By Ulrika G. Gerth
AMESBURY — The congregation at St. James Episcopal Church in downtown Amesbury has taken the mission of honoring God's creation to a green level.
The Rev. Susan Esco Chandler only has to look at the church's energy bill to see that the effort is paying off. Soon, she will be able to add the savings from yet another series of initiatives that has received the backing of the Episcopal Diocese of Massachusetts.
The diocese recently awarded St. James a $10,000 Green Grant to assist with four energy-conservation projects. Most of the money will be used to defray the cost of replacing a 13-foot-tall, leaky stained glass window and repairing and insulating the back wall of the sanctuary, according to Doug Hoyt, a church member overseeing the project.
Although the repairs and window installation come with a $71,000 price tag, the wall's thermal efficiency will improve by 300 percent, Hoyt said.
Established in 2010, the diocese's Green Grants Initiative was created to encourage, challenge and support congregations in environmental stewardship, a philosophy that fits perfectly with the green agenda that St. James adopted two years ago, Chandler said. The program is open to all 185 churches in the diocese; selected applicants receive up to $10,000 out of the $50,000 total available.
"We're all stewards of what we've inherited and what we've been given, so that stewardship is an important part of how we take care of our buildings and properties and how we take care of our people in the church and outside of the church," Chandler said. "It's all part of the big package."
Even before Hoyt and three other church members teamed up last fall to write the grant application, the concept of going green was driving investments and decisions. A high-efficiency furnace and barrels for the collection of rainwater were purchased, and energy-saving lighting was installed. The congregation especially welcomed the programmable thermostats, which eliminated the need to crank up the electrical baseboard heating and, as a result, cut utility costs by $1,000 last winter, Hoyt said.

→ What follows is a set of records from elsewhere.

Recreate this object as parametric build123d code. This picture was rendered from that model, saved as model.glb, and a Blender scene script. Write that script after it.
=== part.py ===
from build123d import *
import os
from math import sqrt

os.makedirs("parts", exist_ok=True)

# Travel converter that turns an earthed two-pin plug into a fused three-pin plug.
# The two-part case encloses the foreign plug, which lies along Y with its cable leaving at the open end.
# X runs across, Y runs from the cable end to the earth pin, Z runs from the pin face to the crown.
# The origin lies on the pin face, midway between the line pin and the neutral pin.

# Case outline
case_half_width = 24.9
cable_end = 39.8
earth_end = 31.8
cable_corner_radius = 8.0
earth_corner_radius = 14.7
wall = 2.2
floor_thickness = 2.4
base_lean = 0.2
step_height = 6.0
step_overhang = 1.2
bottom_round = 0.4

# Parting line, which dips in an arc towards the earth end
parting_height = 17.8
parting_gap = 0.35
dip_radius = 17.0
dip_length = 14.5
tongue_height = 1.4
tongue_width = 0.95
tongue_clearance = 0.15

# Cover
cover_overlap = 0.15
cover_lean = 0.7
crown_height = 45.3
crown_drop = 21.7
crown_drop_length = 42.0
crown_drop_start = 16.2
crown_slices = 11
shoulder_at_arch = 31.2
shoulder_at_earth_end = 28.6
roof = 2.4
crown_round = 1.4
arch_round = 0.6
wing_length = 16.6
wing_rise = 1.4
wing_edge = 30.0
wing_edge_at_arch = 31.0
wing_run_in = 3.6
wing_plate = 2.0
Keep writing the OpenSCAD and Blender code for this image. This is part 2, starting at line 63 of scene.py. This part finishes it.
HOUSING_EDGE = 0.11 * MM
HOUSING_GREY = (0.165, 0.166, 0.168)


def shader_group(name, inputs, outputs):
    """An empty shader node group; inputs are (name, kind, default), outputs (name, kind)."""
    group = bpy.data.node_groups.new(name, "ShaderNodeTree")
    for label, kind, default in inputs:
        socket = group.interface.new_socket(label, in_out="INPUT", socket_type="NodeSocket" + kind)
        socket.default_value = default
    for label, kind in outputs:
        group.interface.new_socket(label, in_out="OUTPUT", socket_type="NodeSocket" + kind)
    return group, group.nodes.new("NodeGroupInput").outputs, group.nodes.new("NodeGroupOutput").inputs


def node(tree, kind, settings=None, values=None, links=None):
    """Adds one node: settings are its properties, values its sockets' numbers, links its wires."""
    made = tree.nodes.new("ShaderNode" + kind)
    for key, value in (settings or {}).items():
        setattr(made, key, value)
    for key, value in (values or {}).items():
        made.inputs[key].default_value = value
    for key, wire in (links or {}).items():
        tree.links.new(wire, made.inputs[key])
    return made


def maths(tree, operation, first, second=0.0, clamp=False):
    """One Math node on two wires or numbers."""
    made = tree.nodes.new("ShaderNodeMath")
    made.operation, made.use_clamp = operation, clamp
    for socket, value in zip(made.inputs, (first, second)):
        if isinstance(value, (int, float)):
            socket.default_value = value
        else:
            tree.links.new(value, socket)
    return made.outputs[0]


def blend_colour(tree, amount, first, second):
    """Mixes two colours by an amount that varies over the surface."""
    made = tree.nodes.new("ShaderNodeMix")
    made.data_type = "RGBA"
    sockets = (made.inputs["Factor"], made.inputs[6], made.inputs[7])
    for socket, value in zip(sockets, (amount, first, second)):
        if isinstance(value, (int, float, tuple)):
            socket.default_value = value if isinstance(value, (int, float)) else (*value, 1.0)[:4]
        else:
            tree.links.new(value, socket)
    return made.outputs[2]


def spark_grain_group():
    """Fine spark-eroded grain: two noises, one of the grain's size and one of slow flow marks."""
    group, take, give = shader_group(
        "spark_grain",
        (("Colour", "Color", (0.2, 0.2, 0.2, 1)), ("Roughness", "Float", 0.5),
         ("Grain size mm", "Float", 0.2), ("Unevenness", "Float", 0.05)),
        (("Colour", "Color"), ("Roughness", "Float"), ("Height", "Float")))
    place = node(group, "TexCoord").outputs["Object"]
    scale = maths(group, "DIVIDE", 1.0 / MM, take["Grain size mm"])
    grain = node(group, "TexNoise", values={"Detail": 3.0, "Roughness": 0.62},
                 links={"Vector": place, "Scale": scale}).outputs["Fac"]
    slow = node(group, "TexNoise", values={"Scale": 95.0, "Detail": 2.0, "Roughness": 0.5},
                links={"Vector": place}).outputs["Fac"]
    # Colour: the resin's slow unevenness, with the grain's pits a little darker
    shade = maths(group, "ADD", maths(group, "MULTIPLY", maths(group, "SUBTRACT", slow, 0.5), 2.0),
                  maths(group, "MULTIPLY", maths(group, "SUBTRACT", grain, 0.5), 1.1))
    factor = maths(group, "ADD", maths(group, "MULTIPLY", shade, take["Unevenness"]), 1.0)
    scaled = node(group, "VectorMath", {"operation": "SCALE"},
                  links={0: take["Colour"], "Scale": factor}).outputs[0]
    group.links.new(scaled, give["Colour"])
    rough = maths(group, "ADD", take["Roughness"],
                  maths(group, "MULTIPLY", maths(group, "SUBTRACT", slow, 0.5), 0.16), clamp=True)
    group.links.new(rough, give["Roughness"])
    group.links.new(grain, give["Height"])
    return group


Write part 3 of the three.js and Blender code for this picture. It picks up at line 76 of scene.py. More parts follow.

But it soon became apparent that more work was needed to weatherize the church, built in river stone in 1899. When a storm ripped shingles off the roof, the ensuing water leaks damaged the plaster on the sanctuary's back wall. As the plaster was peeled off, workers discovered the quarter-inch wood strips that crisscross the wall were coated with mold.
"It must have been the first time in more than 100 years that the wall was opened up," Hoyt said.
The grant application spelled out not only the need to repair the wall and replace the more than century-old stained glass window, but, as revealed through an energy audit conducted by National Grid, the need for three additional energy-conservation projects.
One of them — repairing and adding permanent weather stripping — is partially complete. Another — improving drainage to reduce humidity levels inside — is just under way. And the final project — further insulating the ceiling of the administrative building — is slated to begin in late November.
Hoyt has spent most of his time coordinating the installation of the custom-made, $6,000 thermopane window at the back of the church. While church volunteers have been able to tackle many tasks, the wall and window repairs required professional help. The window is now in place, and Hoyt said the wall should be finished sometime before Christmas.
Chandler said she is excited by how much light pours through the newly installed window into the worship space. From the pulpit, the rector said she now can see the sky through the window.
"It's almost metaphorical in a way since we talk about the light of Christ," she said.
Chandler is also spreading the word of environmental stewardship to others. She brought up the topic at a recent meeting of the Merrimack Valley Deanery of the Episcopal Diocese of Massachusetts.
The Season of Creation, which runs until the first Sunday in November, also lent itself to sermons about the environment, she said.
"It's definitely something many churches are very interested in pursuing," she said. "I think we're all more aware of the scarcity of certain resources and the blessing of certain resources and how we all need to be conscientious stewards of all the gifts that we've received."